With the economic crisis, more people are in need of assistance this year. As of yesterday, 191,613 people have applied for HEAP, according to the Ohio Development of Development.
That's about 35,000 more than at the same time last year. For its emergency HEAP program, 71,105 people have applied so far this year, about 4,000 more than at the same time last year.
In Ohio, families who earn up to 175 percent of the federal poverty level - $37,100 for a family of four - are eligible for the HEAP programs.
Lucas County Commissioner Ben Konop said he has received complaints about the process.

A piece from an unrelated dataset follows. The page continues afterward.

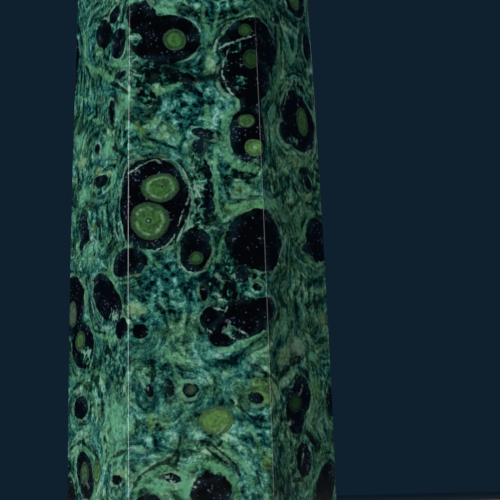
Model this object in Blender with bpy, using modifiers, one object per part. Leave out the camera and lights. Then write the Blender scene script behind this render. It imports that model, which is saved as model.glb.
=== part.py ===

"We've got to figure out a way to make this program work better," he said. "We have to treat people with more dignity than making them stand out in the cold."
He said he has called the EOPA official in charge of the program, as well as the board member appointed by the commissioners. The agency does not receive any funds from the county.
The lines and difficulty of getting an appointment appear to be an ongoing problem.
"Hardly a day goes by that our caseworkers don't hear from someone who is unhappy with the process of applying," said Steve Fought, spokesman for U.S. Rep. Marcy Kaptur (D., Toledo). If people are applying for emergency assistance, they most likely have received a shutoff notice, he said.
He added that his office doesn't get nearly as many complaints about applying for HEAP from the other counties in the district, which are served by other community action agencies. EOPA serves Lucas County.
"I don't know what they do differently [at other agencies]," Mr. Fought said. "I don't know what the problem is over there [at EOPA], but we hear about it quite a bit."
At WSOS, which serves Wood, Sandusky, Seneca, and Ottawa counties, appointments are scheduled throughout the day, and people can call the office and speak with a receptionist, said Tony Lindenberger, basic needs specialist.
About 40 people are seen per day among all four counties, and there is no limit on walk-ins, though there are no guarantees walk-ins will be seen without an appointment, he said.
Community action agencies in Ohio's other urban areas have reported long lines of people waiting to apply for the program, said Eileen Turner, spokesman for the Ohio Department of Development.
At the Stark County Community Action Agency, in Canton, people had been lining up early in the morning, trying to get one of only five to 10 walk-in spots available.
Last week, the agency changed its policy - to not have walk-ins Monday through Thursday, and see the first 75 walk-ins on Friday.
With the new policy, "it's easier to accommodate people and they know what to expect," said a representative of the agency.
United Way's 211 help line has received about 14,000 calls for utility assistance in the last five months, said Bill Kitson, the agency's president and chief executive officer, speaking at a utility assistance forum last week.
During the same five-month period last year, it received less than half that number. Utility assistance has surpassed food as the top need, Mr. Kitson said.
Chris Kozak, a Columbia Gas spokesman, said he is aware of the long lines at EOPA, and in fact met with Mr. Powell last week about the problem.
"We want to make sure everyone can get their service who needs to get their service," he said.
Because of a recent approval by the Public Utilities Commission of Ohio, the average monthly gas bill will be about $170, up from about $149 a year ago.
Forecasters are calling for a mild winter in the Midwest.